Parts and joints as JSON
────
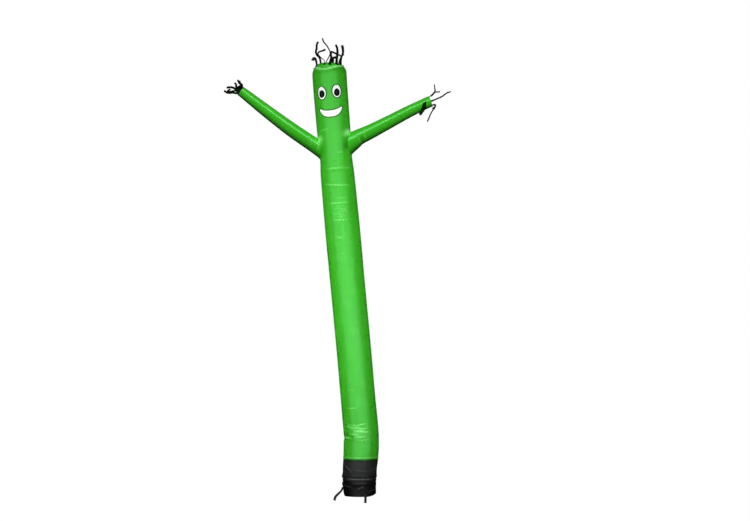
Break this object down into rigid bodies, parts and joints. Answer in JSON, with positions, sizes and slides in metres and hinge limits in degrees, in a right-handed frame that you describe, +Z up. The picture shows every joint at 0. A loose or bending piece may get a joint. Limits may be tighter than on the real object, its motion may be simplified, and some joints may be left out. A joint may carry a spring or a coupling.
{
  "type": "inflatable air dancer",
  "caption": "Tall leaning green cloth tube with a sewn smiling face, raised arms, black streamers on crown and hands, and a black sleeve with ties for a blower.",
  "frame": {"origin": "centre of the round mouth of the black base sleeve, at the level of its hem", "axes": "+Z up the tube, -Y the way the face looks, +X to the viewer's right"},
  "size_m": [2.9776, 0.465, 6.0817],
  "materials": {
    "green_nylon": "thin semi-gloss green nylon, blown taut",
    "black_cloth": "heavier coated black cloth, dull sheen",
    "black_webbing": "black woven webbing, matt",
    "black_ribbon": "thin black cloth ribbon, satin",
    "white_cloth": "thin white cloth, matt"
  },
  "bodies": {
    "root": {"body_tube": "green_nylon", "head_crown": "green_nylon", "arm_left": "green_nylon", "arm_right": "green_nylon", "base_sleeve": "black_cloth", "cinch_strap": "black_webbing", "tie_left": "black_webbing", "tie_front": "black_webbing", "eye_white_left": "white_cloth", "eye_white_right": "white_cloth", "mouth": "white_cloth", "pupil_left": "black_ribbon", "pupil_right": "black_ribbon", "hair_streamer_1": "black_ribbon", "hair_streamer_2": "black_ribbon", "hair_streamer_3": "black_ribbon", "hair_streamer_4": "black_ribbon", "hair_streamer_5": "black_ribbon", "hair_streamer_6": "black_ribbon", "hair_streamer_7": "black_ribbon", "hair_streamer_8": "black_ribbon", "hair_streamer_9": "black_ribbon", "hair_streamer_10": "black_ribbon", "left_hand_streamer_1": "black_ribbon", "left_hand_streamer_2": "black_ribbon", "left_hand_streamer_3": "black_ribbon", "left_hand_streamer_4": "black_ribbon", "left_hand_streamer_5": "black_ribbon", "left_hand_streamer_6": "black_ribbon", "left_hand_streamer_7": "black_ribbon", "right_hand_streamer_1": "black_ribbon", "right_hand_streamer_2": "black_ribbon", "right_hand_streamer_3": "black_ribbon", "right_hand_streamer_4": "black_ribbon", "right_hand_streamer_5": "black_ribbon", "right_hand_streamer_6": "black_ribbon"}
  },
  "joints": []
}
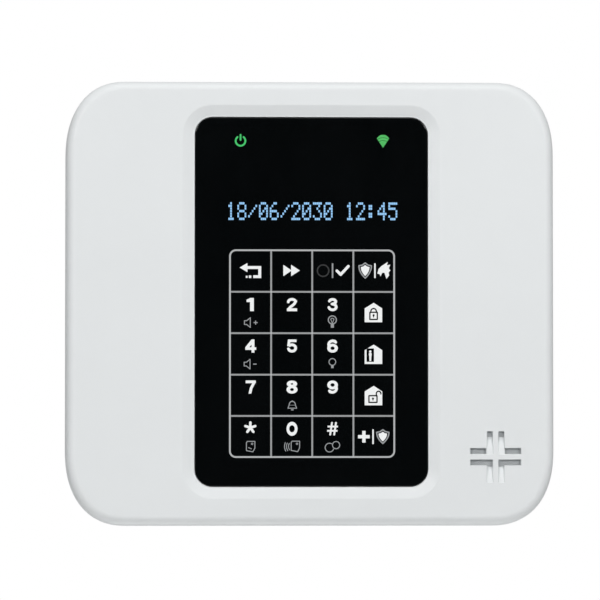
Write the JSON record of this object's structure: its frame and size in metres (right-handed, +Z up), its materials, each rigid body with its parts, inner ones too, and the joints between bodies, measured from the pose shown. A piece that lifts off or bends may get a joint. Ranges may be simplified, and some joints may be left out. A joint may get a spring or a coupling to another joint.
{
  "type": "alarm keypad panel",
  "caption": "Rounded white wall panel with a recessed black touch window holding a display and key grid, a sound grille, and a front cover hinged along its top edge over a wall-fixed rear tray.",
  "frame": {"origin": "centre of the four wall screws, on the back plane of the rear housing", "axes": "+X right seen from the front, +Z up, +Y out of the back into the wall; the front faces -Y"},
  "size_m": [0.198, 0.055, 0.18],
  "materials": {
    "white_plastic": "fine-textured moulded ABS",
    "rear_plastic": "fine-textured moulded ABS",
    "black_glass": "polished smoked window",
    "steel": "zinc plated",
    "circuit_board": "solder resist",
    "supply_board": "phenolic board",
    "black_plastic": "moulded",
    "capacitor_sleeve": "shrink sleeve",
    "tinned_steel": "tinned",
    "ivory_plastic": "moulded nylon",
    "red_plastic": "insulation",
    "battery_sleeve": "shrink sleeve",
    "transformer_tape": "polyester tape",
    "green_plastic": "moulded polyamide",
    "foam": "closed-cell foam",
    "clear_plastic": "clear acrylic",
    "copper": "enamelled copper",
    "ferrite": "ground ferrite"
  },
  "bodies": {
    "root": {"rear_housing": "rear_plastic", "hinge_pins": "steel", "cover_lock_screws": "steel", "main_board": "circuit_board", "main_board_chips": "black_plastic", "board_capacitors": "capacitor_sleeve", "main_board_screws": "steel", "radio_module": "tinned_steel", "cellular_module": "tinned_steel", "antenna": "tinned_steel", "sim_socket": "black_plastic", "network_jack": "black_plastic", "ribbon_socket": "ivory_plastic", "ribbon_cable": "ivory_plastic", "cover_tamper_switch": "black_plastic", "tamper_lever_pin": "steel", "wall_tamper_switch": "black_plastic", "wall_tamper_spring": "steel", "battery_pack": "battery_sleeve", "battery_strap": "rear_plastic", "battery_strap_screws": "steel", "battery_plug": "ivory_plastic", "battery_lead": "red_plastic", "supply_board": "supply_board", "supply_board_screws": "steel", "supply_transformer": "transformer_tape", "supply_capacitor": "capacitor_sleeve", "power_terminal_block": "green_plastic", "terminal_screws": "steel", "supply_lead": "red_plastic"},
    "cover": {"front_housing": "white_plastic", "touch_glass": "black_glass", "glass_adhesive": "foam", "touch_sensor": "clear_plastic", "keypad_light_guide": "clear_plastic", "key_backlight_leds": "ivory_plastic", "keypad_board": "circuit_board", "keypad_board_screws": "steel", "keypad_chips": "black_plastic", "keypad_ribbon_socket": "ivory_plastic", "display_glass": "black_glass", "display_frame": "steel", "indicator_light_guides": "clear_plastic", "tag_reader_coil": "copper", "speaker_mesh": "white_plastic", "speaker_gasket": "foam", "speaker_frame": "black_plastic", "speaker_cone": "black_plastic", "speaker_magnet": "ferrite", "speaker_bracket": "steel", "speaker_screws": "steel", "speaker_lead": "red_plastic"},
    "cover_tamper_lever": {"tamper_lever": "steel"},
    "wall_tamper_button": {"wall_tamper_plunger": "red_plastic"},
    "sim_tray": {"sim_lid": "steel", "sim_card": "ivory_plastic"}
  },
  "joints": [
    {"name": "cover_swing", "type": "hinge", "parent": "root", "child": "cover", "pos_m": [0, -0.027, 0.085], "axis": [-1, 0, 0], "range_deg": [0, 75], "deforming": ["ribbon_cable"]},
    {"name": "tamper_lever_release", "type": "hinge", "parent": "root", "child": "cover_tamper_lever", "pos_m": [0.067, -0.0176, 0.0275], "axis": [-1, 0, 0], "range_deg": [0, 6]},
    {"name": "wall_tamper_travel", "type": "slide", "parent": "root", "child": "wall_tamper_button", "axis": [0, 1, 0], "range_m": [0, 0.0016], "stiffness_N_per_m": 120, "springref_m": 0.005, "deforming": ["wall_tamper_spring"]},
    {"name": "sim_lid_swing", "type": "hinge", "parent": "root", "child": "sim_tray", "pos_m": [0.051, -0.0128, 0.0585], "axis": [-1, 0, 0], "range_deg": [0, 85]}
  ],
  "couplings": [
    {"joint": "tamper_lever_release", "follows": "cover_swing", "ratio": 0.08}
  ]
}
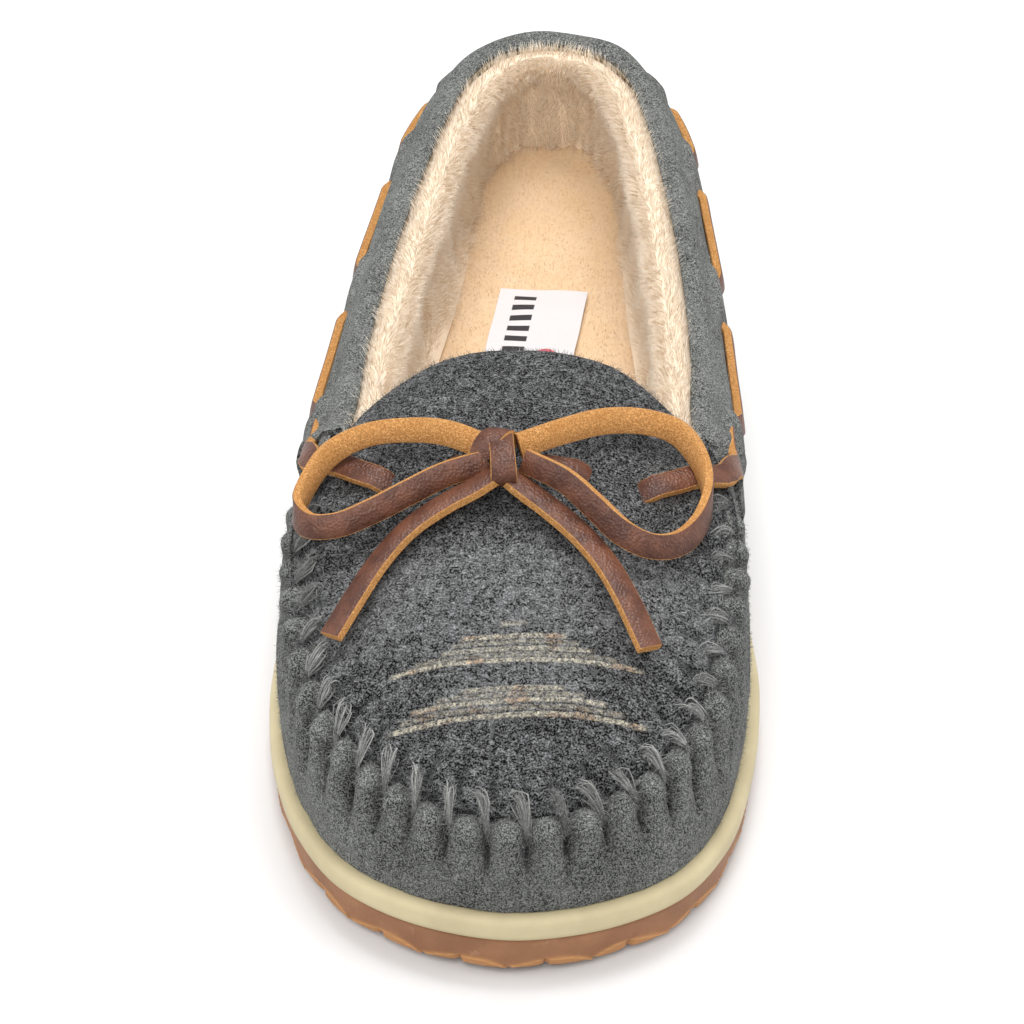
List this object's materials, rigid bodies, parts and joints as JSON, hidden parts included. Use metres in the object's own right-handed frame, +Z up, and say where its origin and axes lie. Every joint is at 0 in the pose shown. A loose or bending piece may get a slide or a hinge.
────
Your task is to quote the listing above word for word.

Solution below:
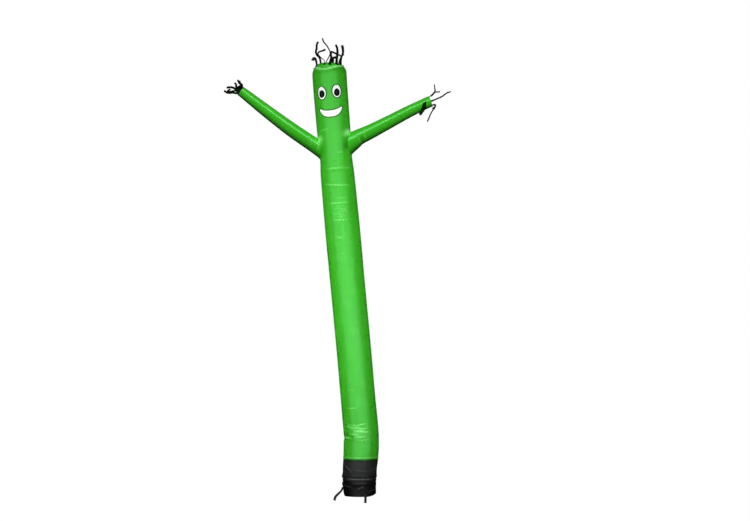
Break this object down into rigid bodies, parts and joints. Answer in JSON, with positions, sizes and slides in metres and hinge limits in degrees, in a right-handed frame that you describe, +Z up. The picture shows every joint at 0. A loose or bending piece may get a joint. Limits may be tighter than on the real object, its motion may be simplified, and some joints may be left out. A joint may carry a spring or a coupling.
{
  "type": "inflatable air dancer",
  "caption": "Tall leaning green cloth tube with a sewn smiling face, raised arms, black streamers on crown and hands, and a black sleeve with ties for a blower.",
  "frame": {"origin": "centre of the round mouth of the black base sleeve, at the level of its hem", "axes": "+Z up the tube, -Y the way the face looks, +X to the viewer's right"},
  "size_m": [2.9776, 0.465, 6.0817],
  "materials": {
    "green_nylon": "thin semi-gloss green nylon, blown taut",
    "black_cloth": "heavier coated black cloth, dull sheen",
    "black_webbing": "black woven webbing, matt",
    "black_ribbon": "thin black cloth ribbon, satin",
    "white_cloth": "thin white cloth, matt"
  },
  "bodies": {
    "root": {"body_tube": "green_nylon", "head_crown": "green_nylon", "arm_left": "green_nylon", "arm_right": "green_nylon", "base_sleeve": "black_cloth", "cinch_strap": "black_webbing", "tie_left": "black_webbing", "tie_front": "black_webbing", "eye_white_left": "white_cloth", "eye_white_right": "white_cloth", "mouth": "white_cloth", "pupil_left": "black_ribbon", "pupil_right": "black_ribbon", "hair_streamer_1": "black_ribbon", "hair_streamer_2": "black_ribbon", "hair_streamer_3": "black_ribbon", "hair_streamer_4": "black_ribbon", "hair_streamer_5": "black_ribbon", "hair_streamer_6": "black_ribbon", "hair_streamer_7": "black_ribbon", "hair_streamer_8": "black_ribbon", "hair_streamer_9": "black_ribbon", "hair_streamer_10": "black_ribbon", "left_hand_streamer_1": "black_ribbon", "left_hand_streamer_2": "black_ribbon", "left_hand_streamer_3": "black_ribbon", "left_hand_streamer_4": "black_ribbon", "left_hand_streamer_5": "black_ribbon", "left_hand_streamer_6": "black_ribbon", "left_hand_streamer_7": "black_ribbon", "right_hand_streamer_1": "black_ribbon", "right_hand_streamer_2": "black_ribbon", "right_hand_streamer_3": "black_ribbon", "right_hand_streamer_4": "black_ribbon", "right_hand_streamer_5": "black_ribbon", "right_hand_streamer_6": "black_ribbon"}
  },
  "joints": []
}
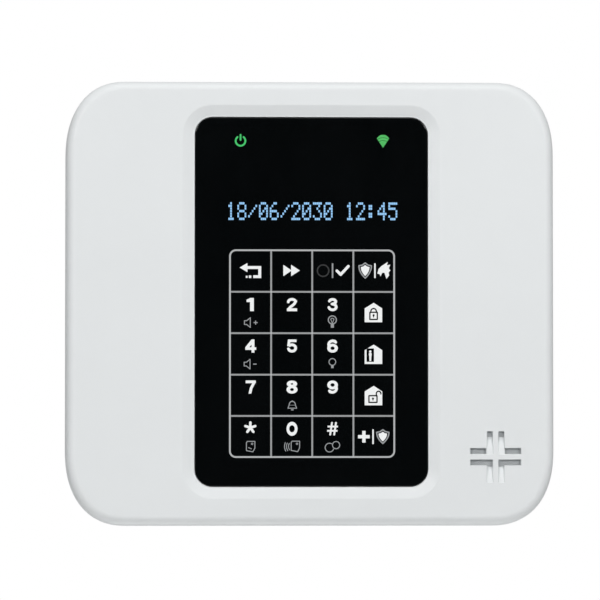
Write the JSON record of this object's structure: its frame and size in metres (right-handed, +Z up), its materials, each rigid body with its parts, inner ones too, and the joints between bodies, measured from the pose shown. A piece that lifts off or bends may get a joint. Ranges may be simplified, and some joints may be left out. A joint may get a spring or a coupling to another joint.
{
  "type": "alarm keypad panel",
  "caption": "Rounded white wall panel with a recessed black touch window holding a display and key grid, a sound grille, and a front cover hinged along its top edge over a wall-fixed rear tray.",
  "frame": {"origin": "centre of the four wall screws, on the back plane of the rear housing", "axes": "+X right seen from the front, +Z up, +Y out of the back into the wall; the front faces -Y"},
  "size_m": [0.198, 0.055, 0.18],
  "materials": {
    "white_plastic": "fine-textured moulded ABS",
    "rear_plastic": "fine-textured moulded ABS",
    "black_glass": "polished smoked window",
    "steel": "zinc plated",
    "circuit_board": "solder resist",
    "supply_board": "phenolic board",
    "black_plastic": "moulded",
    "capacitor_sleeve": "shrink sleeve",
    "tinned_steel": "tinned",
    "ivory_plastic": "moulded nylon",
    "red_plastic": "insulation",
    "battery_sleeve": "shrink sleeve",
    "transformer_tape": "polyester tape",
    "green_plastic": "moulded polyamide",
    "foam": "closed-cell foam",
    "clear_plastic": "clear acrylic",
    "copper": "enamelled copper",
    "ferrite": "ground ferrite"
  },
  "bodies": {
    "root": {"rear_housing": "rear_plastic", "hinge_pins": "steel", "cover_lock_screws": "steel", "main_board": "circuit_board", "main_board_chips": "black_plastic", "board_capacitors": "capacitor_sleeve", "main_board_screws": "steel", "radio_module": "tinned_steel", "cellular_module": "tinned_steel", "antenna": "tinned_steel", "sim_socket": "black_plastic", "network_jack": "black_plastic", "ribbon_socket": "ivory_plastic", "ribbon_cable": "ivory_plastic", "cover_tamper_switch": "black_plastic", "tamper_lever_pin": "steel", "wall_tamper_switch": "black_plastic", "wall_tamper_spring": "steel", "battery_pack": "battery_sleeve", "battery_strap": "rear_plastic", "battery_strap_screws": "steel", "battery_plug": "ivory_plastic", "battery_lead": "red_plastic", "supply_board": "supply_board", "supply_board_screws": "steel", "supply_transformer": "transformer_tape", "supply_capacitor": "capacitor_sleeve", "power_terminal_block": "green_plastic", "terminal_screws": "steel", "supply_lead": "red_plastic"},
    "cover": {"front_housing": "white_plastic", "touch_glass": "black_glass", "glass_adhesive": "foam", "touch_sensor": "clear_plastic", "keypad_light_guide": "clear_plastic", "key_backlight_leds": "ivory_plastic", "keypad_board": "circuit_board", "keypad_board_screws": "steel", "keypad_chips": "black_plastic", "keypad_ribbon_socket": "ivory_plastic", "display_glass": "black_glass", "display_frame": "steel", "indicator_light_guides": "clear_plastic", "tag_reader_coil": "copper", "speaker_mesh": "white_plastic", "speaker_gasket": "foam", "speaker_frame": "black_plastic", "speaker_cone": "black_plastic", "speaker_magnet": "ferrite", "speaker_bracket": "steel", "speaker_screws": "steel", "speaker_lead": "red_plastic"},
    "cover_tamper_lever": {"tamper_lever": "steel"},
    "wall_tamper_button": {"wall_tamper_plunger": "red_plastic"},
    "sim_tray": {"sim_lid": "steel", "sim_card": "ivory_plastic"}
  },
  "joints": [
    {"name": "cover_swing", "type": "hinge", "parent": "root", "child": "cover", "pos_m": [0, -0.027, 0.085], "axis": [-1, 0, 0], "range_deg": [0, 75], "deforming": ["ribbon_cable"]},
    {"name": "tamper_lever_release", "type": "hinge", "parent": "root", "child": "cover_tamper_lever", "pos_m": [0.067, -0.0176, 0.0275], "axis": [-1, 0, 0], "range_deg": [0, 6]},
    {"name": "wall_tamper_travel", "type": "slide", "parent": "root", "child": "wall_tamper_button", "axis": [0, 1, 0], "range_m": [0, 0.0016], "stiffness_N_per_m": 120, "springref_m": 0.005, "deforming": ["wall_tamper_spring"]},
    {"name": "sim_lid_swing", "type": "hinge", "parent": "root", "child": "sim_tray", "pos_m": [0.051, -0.0128, 0.0585], "axis": [-1, 0, 0], "range_deg": [0, 85]}
  ],
  "couplings": [
    {"joint": "tamper_lever_release", "follows": "cover_swing", "ratio": 0.08}
  ]
}
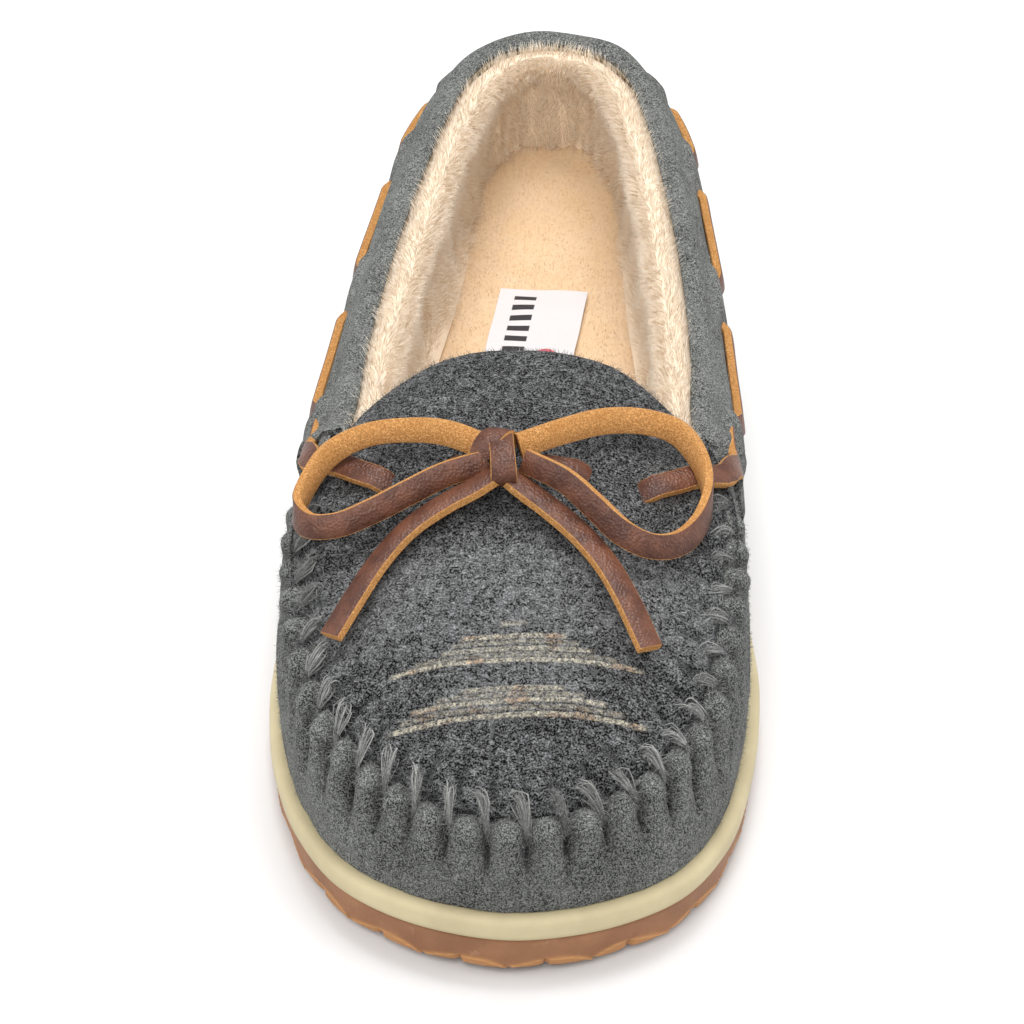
List this object's materials, rigid bodies, parts and joints as JSON, hidden parts included. Use metres in the object's own right-handed frame, +Z up, and say where its origin and axes lie. Every joint is at 0 in the pose shown. A loose or bending piece may get a slide or a hinge.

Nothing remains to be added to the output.